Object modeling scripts
▼

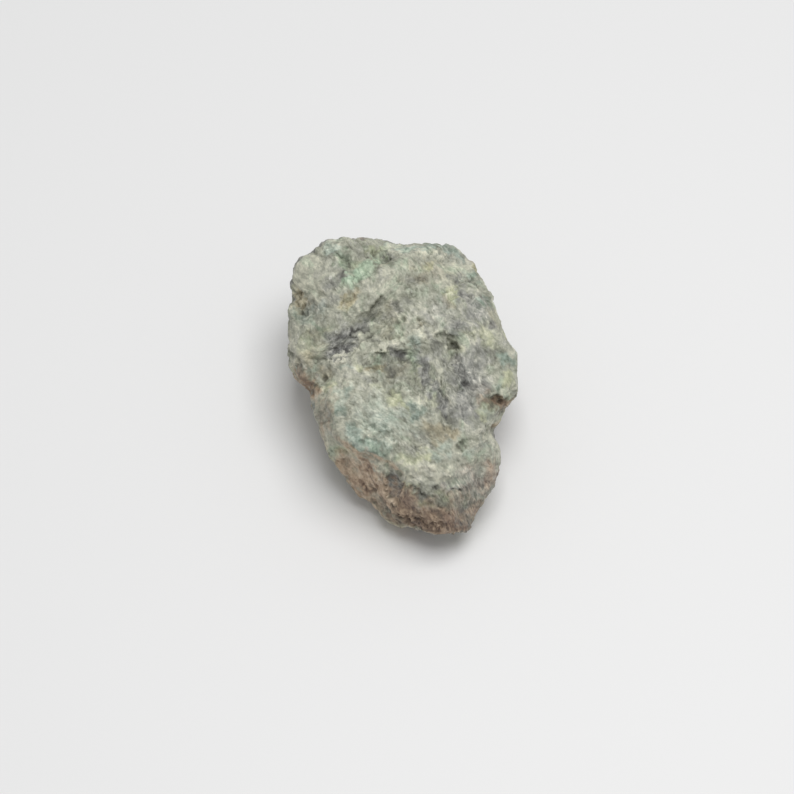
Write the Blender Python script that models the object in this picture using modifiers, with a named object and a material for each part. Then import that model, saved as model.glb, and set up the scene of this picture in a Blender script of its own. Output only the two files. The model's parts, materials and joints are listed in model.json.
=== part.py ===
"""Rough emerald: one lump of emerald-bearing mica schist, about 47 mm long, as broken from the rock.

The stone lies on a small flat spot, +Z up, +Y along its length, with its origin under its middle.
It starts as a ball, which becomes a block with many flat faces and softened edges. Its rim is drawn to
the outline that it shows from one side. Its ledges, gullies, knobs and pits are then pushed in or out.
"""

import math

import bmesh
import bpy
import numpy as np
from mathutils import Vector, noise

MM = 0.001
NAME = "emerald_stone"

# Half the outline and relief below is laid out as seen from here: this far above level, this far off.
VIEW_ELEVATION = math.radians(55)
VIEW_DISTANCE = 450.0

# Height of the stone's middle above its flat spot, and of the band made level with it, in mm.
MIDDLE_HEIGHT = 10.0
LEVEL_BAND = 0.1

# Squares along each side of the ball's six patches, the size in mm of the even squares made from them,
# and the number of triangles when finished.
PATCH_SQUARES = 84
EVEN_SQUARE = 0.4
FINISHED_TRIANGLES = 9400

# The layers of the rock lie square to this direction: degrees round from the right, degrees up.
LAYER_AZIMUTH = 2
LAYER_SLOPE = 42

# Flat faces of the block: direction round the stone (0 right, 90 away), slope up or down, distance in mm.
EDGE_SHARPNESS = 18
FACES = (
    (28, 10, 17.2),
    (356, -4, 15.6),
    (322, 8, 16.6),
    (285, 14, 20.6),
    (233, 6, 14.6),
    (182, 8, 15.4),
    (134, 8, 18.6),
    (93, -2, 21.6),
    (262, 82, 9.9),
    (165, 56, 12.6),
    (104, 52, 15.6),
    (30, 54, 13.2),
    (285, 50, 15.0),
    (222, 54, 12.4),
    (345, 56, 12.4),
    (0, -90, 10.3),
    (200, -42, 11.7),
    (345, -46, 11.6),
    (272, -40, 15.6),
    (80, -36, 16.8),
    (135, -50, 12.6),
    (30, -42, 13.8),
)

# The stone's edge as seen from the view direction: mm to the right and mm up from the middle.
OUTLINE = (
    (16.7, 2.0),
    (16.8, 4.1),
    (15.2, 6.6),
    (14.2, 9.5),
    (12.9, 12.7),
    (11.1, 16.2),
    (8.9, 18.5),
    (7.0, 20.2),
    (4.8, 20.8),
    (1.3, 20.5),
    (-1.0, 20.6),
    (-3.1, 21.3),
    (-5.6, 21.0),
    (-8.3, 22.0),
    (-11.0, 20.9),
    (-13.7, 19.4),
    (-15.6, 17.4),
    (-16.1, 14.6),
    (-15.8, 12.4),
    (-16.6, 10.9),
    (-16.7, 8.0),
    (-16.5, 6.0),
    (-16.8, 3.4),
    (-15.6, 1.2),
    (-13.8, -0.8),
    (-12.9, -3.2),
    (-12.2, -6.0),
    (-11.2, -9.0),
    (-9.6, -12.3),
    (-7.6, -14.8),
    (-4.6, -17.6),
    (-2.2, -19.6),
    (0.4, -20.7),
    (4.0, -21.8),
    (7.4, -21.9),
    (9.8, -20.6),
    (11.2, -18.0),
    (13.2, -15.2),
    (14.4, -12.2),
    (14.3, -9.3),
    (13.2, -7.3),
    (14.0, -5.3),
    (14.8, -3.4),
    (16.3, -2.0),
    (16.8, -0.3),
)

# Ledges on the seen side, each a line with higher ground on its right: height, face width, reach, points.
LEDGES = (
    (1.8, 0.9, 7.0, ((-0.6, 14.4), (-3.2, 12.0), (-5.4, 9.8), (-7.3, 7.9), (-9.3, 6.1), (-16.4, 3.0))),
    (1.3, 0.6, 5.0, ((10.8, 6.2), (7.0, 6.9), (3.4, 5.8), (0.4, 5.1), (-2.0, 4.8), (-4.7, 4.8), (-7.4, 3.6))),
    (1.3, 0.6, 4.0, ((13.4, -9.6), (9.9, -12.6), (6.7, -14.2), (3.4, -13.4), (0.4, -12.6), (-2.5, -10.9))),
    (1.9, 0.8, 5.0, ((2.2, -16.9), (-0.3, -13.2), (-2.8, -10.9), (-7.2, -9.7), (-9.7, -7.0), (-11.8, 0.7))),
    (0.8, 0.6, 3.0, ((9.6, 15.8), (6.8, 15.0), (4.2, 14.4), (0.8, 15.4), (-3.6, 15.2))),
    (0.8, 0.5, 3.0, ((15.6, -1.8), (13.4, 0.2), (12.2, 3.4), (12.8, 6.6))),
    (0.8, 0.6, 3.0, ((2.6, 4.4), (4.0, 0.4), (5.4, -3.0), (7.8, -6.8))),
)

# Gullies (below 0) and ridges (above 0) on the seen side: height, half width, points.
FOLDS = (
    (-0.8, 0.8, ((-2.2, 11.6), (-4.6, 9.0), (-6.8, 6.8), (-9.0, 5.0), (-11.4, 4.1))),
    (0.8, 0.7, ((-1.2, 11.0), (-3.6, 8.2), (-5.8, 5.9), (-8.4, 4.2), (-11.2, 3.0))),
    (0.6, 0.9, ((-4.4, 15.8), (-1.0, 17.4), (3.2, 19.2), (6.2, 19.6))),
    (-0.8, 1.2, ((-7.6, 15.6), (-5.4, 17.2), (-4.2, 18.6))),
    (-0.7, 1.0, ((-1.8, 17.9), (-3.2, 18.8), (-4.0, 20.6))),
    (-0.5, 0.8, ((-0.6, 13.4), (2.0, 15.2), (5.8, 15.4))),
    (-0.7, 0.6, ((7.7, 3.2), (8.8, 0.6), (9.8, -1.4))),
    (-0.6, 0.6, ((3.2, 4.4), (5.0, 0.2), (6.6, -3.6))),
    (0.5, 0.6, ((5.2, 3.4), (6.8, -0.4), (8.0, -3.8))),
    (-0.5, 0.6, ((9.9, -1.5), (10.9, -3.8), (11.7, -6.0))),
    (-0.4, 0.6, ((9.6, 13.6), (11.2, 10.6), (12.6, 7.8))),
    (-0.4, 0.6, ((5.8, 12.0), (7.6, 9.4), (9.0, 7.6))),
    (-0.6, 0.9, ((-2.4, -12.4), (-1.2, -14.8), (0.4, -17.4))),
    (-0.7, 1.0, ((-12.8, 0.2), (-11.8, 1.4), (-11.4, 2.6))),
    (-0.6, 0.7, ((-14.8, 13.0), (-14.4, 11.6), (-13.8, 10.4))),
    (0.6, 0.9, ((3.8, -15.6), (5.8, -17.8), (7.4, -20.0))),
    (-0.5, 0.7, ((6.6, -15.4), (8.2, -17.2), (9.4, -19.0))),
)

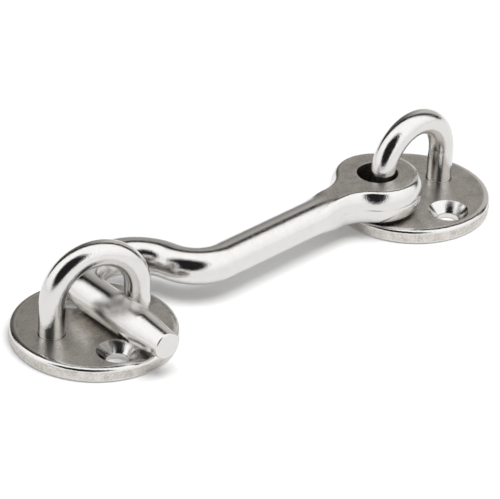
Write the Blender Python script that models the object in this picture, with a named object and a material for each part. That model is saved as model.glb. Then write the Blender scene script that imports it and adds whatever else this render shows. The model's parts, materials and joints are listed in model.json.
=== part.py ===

▲

◆ **Brief**:
Take the lines above from the one holding "this picture, with" to the last and output them exactly.

◆ **Output for this task**:
Write the Blender Python script that models the object in this picture, with a named object and a material for each part. That model is saved as model.glb. Then write the Blender scene script that imports it and adds whatever else this render shows. The model's parts, materials and joints are listed in model.json.
=== part.py ===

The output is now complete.